# DATA FOR THIS EXERCISE
[start]

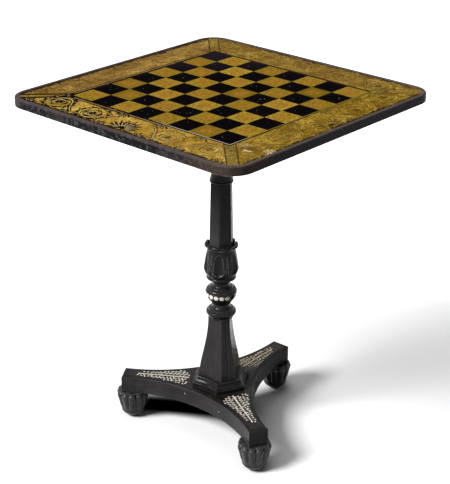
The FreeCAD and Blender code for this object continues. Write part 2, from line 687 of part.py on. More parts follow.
def catch_bolt():
    """Round brass bolt, drawn back so that the top is free to tilt."""
    bolt = along_bolt(BOLT_RADIUS, CATCH_Y + INLAY_JOINT, BOLT_LENGTH)
    ends = [edge for edge in bolt.Edges if edge.BoundBox.YLength < RUNNING_FIT]
    bolt = bolt.makeChamfer(BOLT_RADIUS / 4, ends)
    return bolt.cut(knob_stem(GLUE_LINE))


def catch_knob():
    """Small turned knob that draws the bolt."""
    button = turned([
        (0, -KNOB_HALF_HEIGHT),
        (KNOB_END_RADIUS, -KNOB_HALF_HEIGHT, KNOB_END_SWELL),
        (KNOB_END_RADIUS, KNOB_HALF_HEIGHT, KNOB_RADIUS - KNOB_END_RADIUS),
        (0, KNOB_HALF_HEIGHT),
    ])
    button.translate(FreeCAD.Vector(0, KNOB_Y, BOLT_Z - KNOB_DROP))
    return button.fuse(knob_stem()).removeSplitter()


# ---------------------------------------------------------------- head of the pillar
def tenon_wedge(side):
    """Wedge driven into the tenon's end, across the block's grain."""
    top = BLOCK_TOP_Z - TENON_SHORT
    offset = side * TENON_RADIUS / 2
    half = WEDGE_THICKNESS / 2
    tip = WEDGE_TIP_THICKNESS / 2
    corners = [
        FreeCAD.Vector(-WEDGE_LENGTH / 2, offset - half, top),
        FreeCAD.Vector(-WEDGE_LENGTH / 2, offset + half, top),
        FreeCAD.Vector(-WEDGE_LENGTH / 2, offset + tip, top - WEDGE_DEPTH),
        FreeCAD.Vector(-WEDGE_LENGTH / 2, offset - tip, top - WEDGE_DEPTH),
    ]
    face = Part.Face(Part.makePolygon(corners + corners[:1]))
    return face.extrude(FreeCAD.Vector(WEDGE_LENGTH, 0, 0))


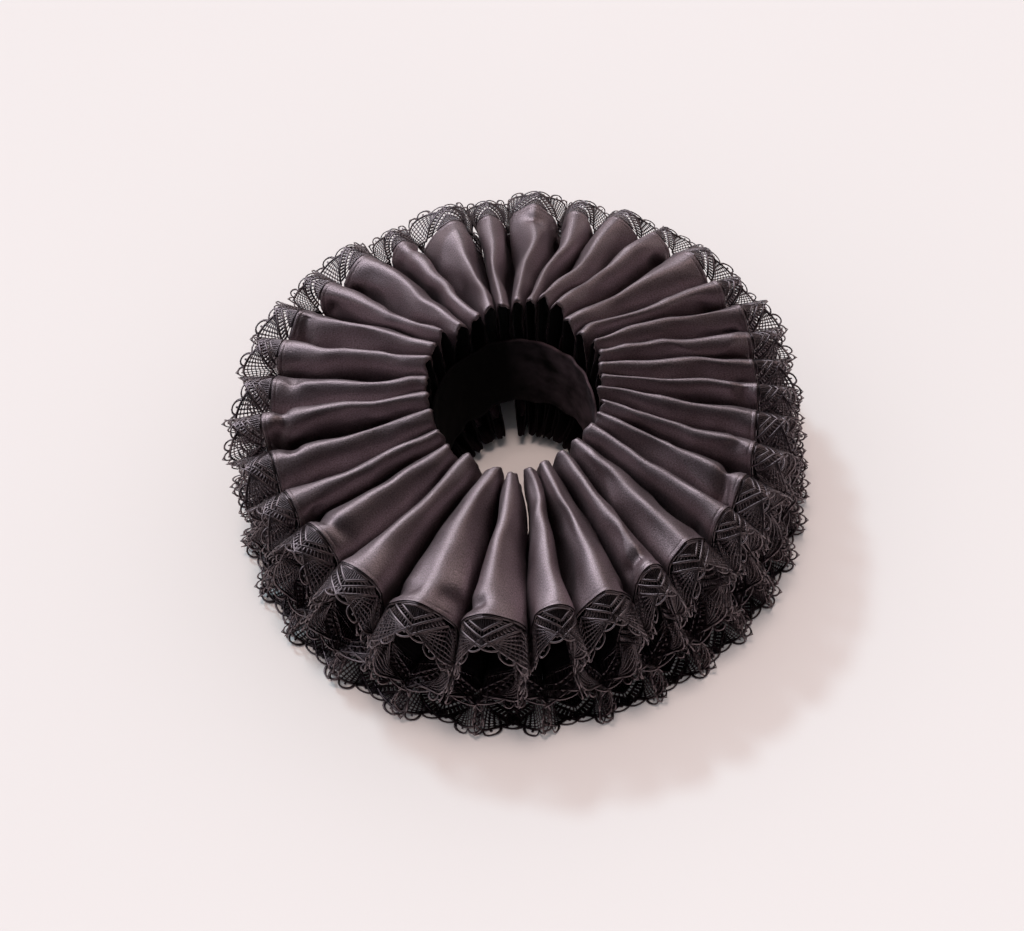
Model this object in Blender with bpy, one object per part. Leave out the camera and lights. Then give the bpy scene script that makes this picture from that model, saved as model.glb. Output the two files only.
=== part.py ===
"""A black satin ruff collar with a lace edging, lying open on a surface.

One long satin strip runs zigzag round the neck, top fold to bottom fold, and a cotton neckband
holds its inner edge. A lace strip carries on from the satin's outer edge. Both strips are pieced
from eleven cut lengths, joined in the middle of a bottom fold. The collar opens at the front (-Y),
between the first and the last top fold. Metres, +Z up, origin on the surface, at the middle of
the collar's box.
"""

import math
from collections import namedtuple

import bmesh
import bpy

MM = 0.001

# Where the neck's axis stands, so that the collar's box is centred on the origin
NECK_AXIS_X = 0.0 * MM
NECK_AXIS_Y = 0.4 * MM

CLOTH_WALL = 1.0 * MM
LACE_WALL = 1.0 * MM
BAND_WALL = 1.6 * MM
SEWN_GAP = 0.8 * MM
LACE_GAP = 0.7 * MM
SEAM_GAP = 0.5 * MM

# The neckband is a cylinder that leans down towards the front, as the neck's rim does
BAND_RADIUS = 56.0 * MM
BAND_LOW = 23.0 * MM
BAND_HIGH = 91.0 * MM
BAND_SIDES = 66
FRONT_TILT = 0.23
CLOSURE_GAP = 5.0 * MM

# The pleats' ends stand clear above and below the neckband
NECK_TOP = 122.0 * MM
NECK_BOTTOM = 8.0 * MM
NECK_BOTTOM_TILT = 0.14
NECK_BOTTOM_RADIUS = 40.0 * MM
BAND_CLEAR = 2.0 * MM

# How far a fold's shoulder stands from the neckband's edge towards the ridge's own end
SHOULDER = 0.75

# The satin's outer edge, where the lace is sewn on, and the lace's own edge
RIM_TOP = 110.5 * MM
RIM_BOTTOM_RADIUS = 170.0 * MM
LACE_REACH_FLOOR = 31.0 * MM
LACE_REACH_TOP = 28.0 * MM
LACE_DROOP = 9.0 * MM
FLOOR_LEAN_DEG = -4.0

# How much of the space between two folds each loop fills, at the neck and at the outer edge
NECK_FULL = 0.34
RIM_FULL = 0.41

# The cut lengths that the satin strip and the lace strip are each pieced from
LENGTHS = 11

# The folds stand on the surface from this share of the strip's width outwards
STANDS_FROM = 0.5
ACROSS_SATIN = (0.0, STANDS_FROM, 1.0)

# A wall's points lower than this share of its thickness are pressed flat onto the surface
PRESSED_BELOW = 0.25

# A top fold: where its ridge starts at the neck and where it meets the lace, as turns about the
# neck's axis in degrees from +X and as distances from that axis in millimetres. lift: how far the
# floor fold after it is raised at the neck, in millimetres.
Fold = namedtuple("Fold", "neck_deg neck_r rim_deg rim_r lift")
FOLDS = [
    Fold(275.3, 60.8, 274.3, 170.2, 0.0),
    Fold(284.4, 58.6, 284.5, 170.3, 0.0),
    Fold(297.6, 56.9, 295.8, 166.7, 0.0),
    Fold(309.6, 58.0, 306.0, 165.9, 0.0),
    Fold(322.9, 58.5, 317.6, 168.8, 0.0),
    Fold(332.3, 61.1, 326.8, 166.8, 0.0),
    Fold(341.4, 61.0, 336.7, 164.9, 0.0),
    Fold(350.8, 59.2, 345.9, 161.7, 0.0),
    Fold(358.4, 59.4, 353.7, 161.9, 0.0),
    Fold(365.9, 60.7, 361.9, 162.0, 0.0),
    Fold(374.3, 62.5, 369.2, 165.3, 0.0),
    Fold(382.8, 62.5, 378.7, 170.4, 0.0),
    Fold(391.0, 59.0, 387.0, 167.0, 0.0),
    Fold(403.8, 59.8, 397.4, 169.7, 0.0),
    Fold(416.6, 65.0, 409.3, 172.3, 0.0),
    Fold(424.7, 66.5, 418.9, 170.5, 0.0),
    Fold(432.2, 62.5, 429.3, 169.1, 0.0),
    Fold(440.5, 61.4, 439.5, 172.5, 0.0),
    Fold(450.6, 59.0, 450.8, 167.1, 32.0),
    Fold(458.6, 58.3, 460.4, 166.2, 0.0),
    Fold(469.4, 54.9, 473.9, 161.4, 0.0),
    Fold(483.6, 54.5, 484.4, 166.8, 0.0),
    Fold(493.6, 60.0, 496.7, 165.0, 0.0),
    Fold(504.6, 58.0, 506.3, 169.5, 0.0),
    Fold(515.3, 59.5, 515.8, 166.8, 0.0),
    Fold(530.1, 57.0, 528.0, 163.5, 0.0),
    Fold(541.0, 56.5, 539.0, 167.4, 0.0),
    Fold(554.4, 56.8, 550.5, 164.3, 0.0),
    Fold(569.1, 56.8, 563.1, 164.4, 0.0),
    Fold(581.0, 59.3, 574.8, 163.3, 0.0),
    Fold(594.8, 57.2, 588.1, 168.2, 0.0),
    Fold(613.4, 59.5, 604.8, 173.6, 0.0),
    Fold(624.0, 62.9, 618.7, 174.9, 0.0),
]

# A point of the strip's zigzag. loop: which fold's loop it is on. out: how far from the fold's
# middle, as a share of the loop's half width. neck: its level at the neck. rise: its height at the
# outer edge, as a share of the top fold's.
Station = namedtuple("Station", "loop out neck rise")
FOOT = [
    Station("floor", 0.00, "end", 0.0),
    Station("floor", 0.62, "end", 0.0),
    Station("floor", 1.00, "band", 0.22),
    Station("wall", 0.50, "middle", 0.50),
    Station("ridge", 1.00, "band", 0.76),
    Station("ridge", 0.62, "shoulder", 0.94),
]
PEAK = [Station("ridge", 0.0, "end", 1.0)]
# Up the fold's first side, over its ridge and down its other side
STATIONS = FOOT + PEAK + FOOT[::-1]


def around(degrees, radius, height):
    """A point at a turn about the neck's axis, a distance from it and a height."""
    turn = math.radians(degrees)
    x = NECK_AXIS_X + radius * math.cos(turn)
    y = NECK_AXIS_Y + radius * math.sin(turn)
    return (x, y, height)


def tilted(level, degrees, radius, slope=FRONT_TILT):
    """A level of the neck, which is higher at the back than at the front."""
    return level + slope * radius * math.sin(math.radians(degrees))


def turns_at(ridges, full, lean, radius):
    """The turn of every station of the strip at one distance from the neck."""
    split = math.degrees(CLOSURE_GAP / 2 / radius)
    seam = math.degrees(SEAM_GAP / 2 / radius)
    around_all = [ridges[-1] - 360, *ridges, ridges[0] + 360]
    result = []
    for before, ridge, after in zip(around_all, ridges, around_all[2:]):
        for side, other, stations in ((-1, before, FOOT + PEAK), (1, after, FOOT[::-1])):
            half = abs(other - ridge) * full
            floor = (ridge + other) / 2 + lean
            if other in (around_all[0], around_all[-1]):
                floor -= side * split
            top = ridge + side * half
            foot = floor - side * half
            for station in stations:
                if station.loop == "ridge":
                    result.append(ridge + side * half * station.out)
                elif station.loop == "floor":
                    result.append(floor - side * (half * station.out + seam))
                else:
                    result.append((top + foot) / 2)
    return result


def neck_point(station, degrees, fold, lift):
    """Where a station is on the strip's inner edge. lift is how far a floor fold's end is raised."""
    sewn = BAND_RADIUS + BAND_WALL / 2 + SEWN_GAP
    radius = fold.neck_r * MM
    top = tilted(NECK_TOP, degrees, radius)
    bottom = tilted(NECK_BOTTOM, degrees, NECK_BOTTOM_RADIUS, NECK_BOTTOM_TILT)
    low = tilted(BAND_LOW, degrees, BAND_RADIUS) - BAND_CLEAR
    high = tilted(BAND_HIGH, degrees, BAND_RADIUS) + BAND_CLEAR
    if station.neck == "middle":
        return around(degrees, sewn, (low + high) / 2)
    if station.neck == "band":
        return around(degrees, sewn, high if station.loop == "ridge" else low)
    if station.neck == "shoulder":
        level = high + (top - high) * SHOULDER
        return around(degrees, sewn + (radius - sewn) * SHOULDER, level)
    if station.loop == "ridge":
        return around(degrees, radius, top)
    if lift:
        return around(degrees, sewn, bottom + lift)
    return around(degrees, NECK_BOTTOM_RADIUS, bottom)


def strip_rows():
    """The strip's stations with their points at the neck, at the outer edge and at the lace's edge."""
    neck = turns_at([f.neck_deg for f in FOLDS], NECK_FULL, 0.0, BAND_RADIUS)
    rim = turns_at([f.rim_deg for f in FOLDS], RIM_FULL, FLOOR_LEAN_DEG, RIM_BOTTOM_RADIUS)
    rows = []
    for k, (neck_deg, rim_deg) in enumerate(zip(neck, rim)):
        i, j = divmod(k, len(STATIONS))
        fold, station = FOLDS[i], STATIONS[j]
        lift = (fold.lift if j > len(FOOT) else FOLDS[i - 1].lift) * MM
        share = station.rise
        radius = share * fold.rim_r * MM + (1 - share) * RIM_BOTTOM_RADIUS
        start = neck_point(station, neck_deg, fold, lift)
        edge = around(rim_deg, radius, share * RIM_TOP)
        reach = share * LACE_REACH_TOP + (1 - share) * LACE_REACH_FLOOR
        tip = around(rim_deg, radius + reach, share * (RIM_TOP - LACE_DROOP))
        rows.append((station, start, edge, tip))
    return rows


def along(start, end, share, stands):
    """A point between two, and on the surface where a bottom fold stands there."""
    x, y, z = (a + (b - a) * share for a, b in zip(start, end))
    if stands:
        z = start[2] * max(0.0, 1 - share / STANDS_FROM)
    return (x, y, z)


def cloth_wall(name, lines, wall, material):
    """One closed wall of cloth through rows of points, pressed flat where it stands."""
    sheet = bmesh.new()
    rows = [[sheet.verts.new(point) for point in line] for line in lines]
    for row, after in zip(rows, rows[1:]):
        for a, b, c, d in zip(row, row[1:], after[1:], after):
            sheet.faces.new((a, d, c, b))
    bmesh.ops.translate(sheet, verts=sheet.verts, vec=(0, 0, wall / 2))
    data = bpy.data.meshes.new(name)
    sheet.to_mesh(data)
    sheet.free()
    data.materials.append(material)
    piece = bpy.data.objects.new(name, data)
    bpy.context.collection.objects.link(piece)
    solidify = piece.modifiers.new("wall", "SOLIDIFY")
    solidify.thickness = wall
    solidify.offset = 0.0
    solidify.use_even_offset = True
    walled = piece.evaluated_get(bpy.context.evaluated_depsgraph_get())
    piece.data = bpy.data.meshes.new_from_object(walled)
    piece.modifiers.clear()
    for vert in piece.data.vertices:
        if vert.co.z < wall * PRESSED_BELOW:
            vert.co.z = 0.0


def cloth_material(name, colour, roughness):
    """A Principled material for one kind of cloth."""
    material = bpy.data.materials.new(name)
    material.use_nodes = True
    shader = material.node_tree.nodes["Principled BSDF"]
    shader.inputs["Base Color"].default_value = (*colour, 1.0)
    shader.inputs["Roughness"].default_value = roughness
    shader.inputs["Metallic"].default_value = 0.0
    return material


def pieced(name, lines, wall, material):
    """A strip as its cut lengths, each of them whole folds long."""
    ends = [round(len(FOLDS) * k / LENGTHS) * len(STATIONS) for k in range(LENGTHS + 1)]
    for k, (first, last) in enumerate(zip(ends, ends[1:]), start=1):
        cloth_wall(f"{name}_{k}", lines[first:last], wall, material)


def satin_strip(rows):
    """The pleated satin, from the neck to the lace."""
    lines = []
    for station, start, edge, _ in rows:
        stands = station.loop == "floor" and station.rise == 0
        lines.append([along(start, edge, share, stands) for share in ACROSS_SATIN])
    black_satin = cloth_material("black_satin", (0.020, 0.017, 0.018), 0.42)
    pieced("satin_strip", lines, CLOTH_WALL, black_satin)


def lace_edging(rows):
    """The lace strip, sewn to the satin's outer edge all the way along."""
    lines = []
    for _, _, edge, tip in rows:
        width = math.dist(edge, tip)
        lines.append([along(edge, tip, LACE_GAP / width, False), tip])
    black_lace = cloth_material("black_guipure_lace", (0.012, 0.010, 0.011), 0.8)
    pieced("lace_edging", lines, LACE_WALL, black_lace)


def neckband():
    """The cotton band inside the neck, open at the closure."""
    closure = (FOLDS[0].neck_deg + FOLDS[-1].neck_deg - 360) / 2
    split = math.degrees(CLOSURE_GAP / 2 / BAND_RADIUS)
    first, last = closure + split, closure + 360 - split
    lines = []
    for k in range(BAND_SIDES + 1):
        degrees = first + (last - first) * k / BAND_SIDES
        low = tilted(BAND_LOW, degrees, BAND_RADIUS)
        high = tilted(BAND_HIGH, degrees, BAND_RADIUS)
        lines.append([around(degrees, BAND_RADIUS, low), around(degrees, BAND_RADIUS, high)])
    black_cotton = cloth_material("black_cotton", (0.010, 0.009, 0.011), 0.95)
    cloth_wall("neckband", lines, BAND_WALL, black_cotton)


def main():
    for old in list(bpy.data.objects):
        bpy.data.objects.remove(old, do_unlink=True)
    rows = strip_rows()
    satin_strip(rows)
    lace_edging(rows)
    neckband()


main()
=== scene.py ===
import math
from collections import namedtuple

import bmesh
import bpy
import numpy as np
from mathutils import Matrix, Vector


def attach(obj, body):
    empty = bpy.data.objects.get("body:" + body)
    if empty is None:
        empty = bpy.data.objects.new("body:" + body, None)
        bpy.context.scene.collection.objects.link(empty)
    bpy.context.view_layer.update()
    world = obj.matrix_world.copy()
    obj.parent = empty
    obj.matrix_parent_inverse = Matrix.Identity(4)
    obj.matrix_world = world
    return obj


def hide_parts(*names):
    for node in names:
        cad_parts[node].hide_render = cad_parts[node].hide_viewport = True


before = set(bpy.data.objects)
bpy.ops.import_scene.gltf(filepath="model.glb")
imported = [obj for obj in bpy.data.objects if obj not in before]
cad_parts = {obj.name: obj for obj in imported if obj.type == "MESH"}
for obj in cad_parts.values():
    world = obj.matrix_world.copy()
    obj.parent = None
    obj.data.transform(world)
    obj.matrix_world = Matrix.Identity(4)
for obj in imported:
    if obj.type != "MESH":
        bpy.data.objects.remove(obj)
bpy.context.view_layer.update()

mm = 0.001

# The collar in millimetres: the neck's axis, its tilt to the front and the levels of the cloth
collar = {
    "axisY": 0.4, "frontTilt": 0.23, "closureGap": 5.0, "closureAtRim": -9.0, "lengths": 11,
    "bandRadius": 56.0, "bandWall": 1.6, "bandLow": 23.0, "bandHigh": 91.0, "sewnGap": 0.8,
    "neckTop": 122.0, "neckBottom": 5.0, "neckBottomTilt": 0.14, "neckBottomRadius": 43.0,
    "bandClear": 2.0, "shoulder": 0.84, "rimTop": 110.5, "rimBottomRadius": 170.0,
    "floorLean": -4.0, "standsFrom": 0.5, "backNarrow": 0.06,
    # how much of the space to the next fold half a loop fills
    "full": {"ridge": (0.44, 0.475), "floor": (0.4, 0.48)},
}

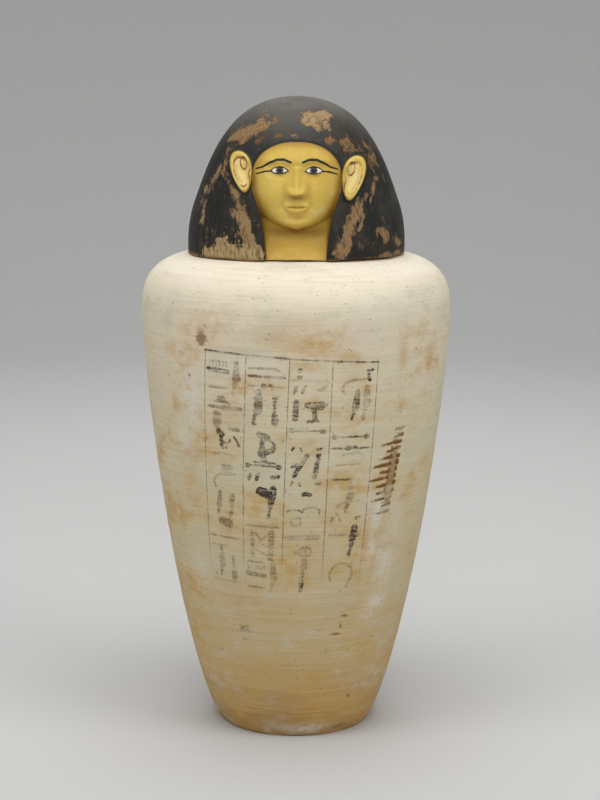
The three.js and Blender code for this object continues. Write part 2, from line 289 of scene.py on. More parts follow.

[end]

# THE EXERCISE
Return the line that contains "obj.matrix_world = world" along with every line after it through the end of the entries, exactly, adding nothing.

# SOLUTION TO THIS TASK
    obj.matrix_world = world
    return obj


def hide_parts(*names):
    for node in names:
        cad_parts[node].hide_render = cad_parts[node].hide_viewport = True


before = set(bpy.data.objects)
bpy.ops.import_scene.gltf(filepath="model.glb")
imported = [obj for obj in bpy.data.objects if obj not in before]
cad_parts = {obj.name: obj for obj in imported if obj.type == "MESH"}
for obj in cad_parts.values():
    world = obj.matrix_world.copy()
    obj.parent = None
    obj.data.transform(world)
    obj.matrix_world = Matrix.Identity(4)
for obj in imported:
    if obj.type != "MESH":
        bpy.data.objects.remove(obj)
bpy.context.view_layer.update()

mm = 0.001

# The collar in millimetres: the neck's axis, its tilt to the front and the levels of the cloth
collar = {
    "axisY": 0.4, "frontTilt": 0.23, "closureGap": 5.0, "closureAtRim": -9.0, "lengths": 11,
    "bandRadius": 56.0, "bandWall": 1.6, "bandLow": 23.0, "bandHigh": 91.0, "sewnGap": 0.8,
    "neckTop": 122.0, "neckBottom": 5.0, "neckBottomTilt": 0.14, "neckBottomRadius": 43.0,
    "bandClear": 2.0, "shoulder": 0.84, "rimTop": 110.5, "rimBottomRadius": 170.0,
    "floorLean": -4.0, "standsFrom": 0.5, "backNarrow": 0.06,
    # how much of the space to the next fold half a loop fills
    "full": {"ridge": (0.44, 0.475), "floor": (0.4, 0.48)},
}

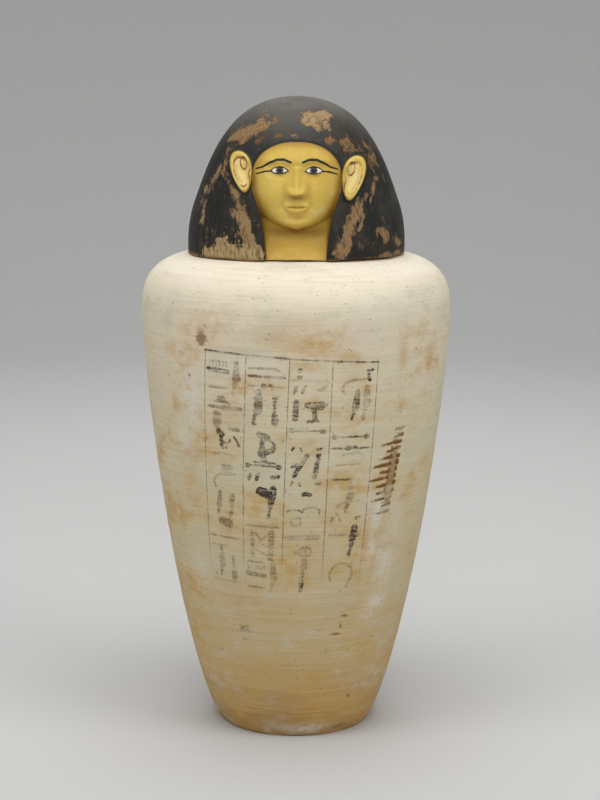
The three.js and Blender code for this object continues. Write part 2, from line 289 of scene.py on. More parts follow.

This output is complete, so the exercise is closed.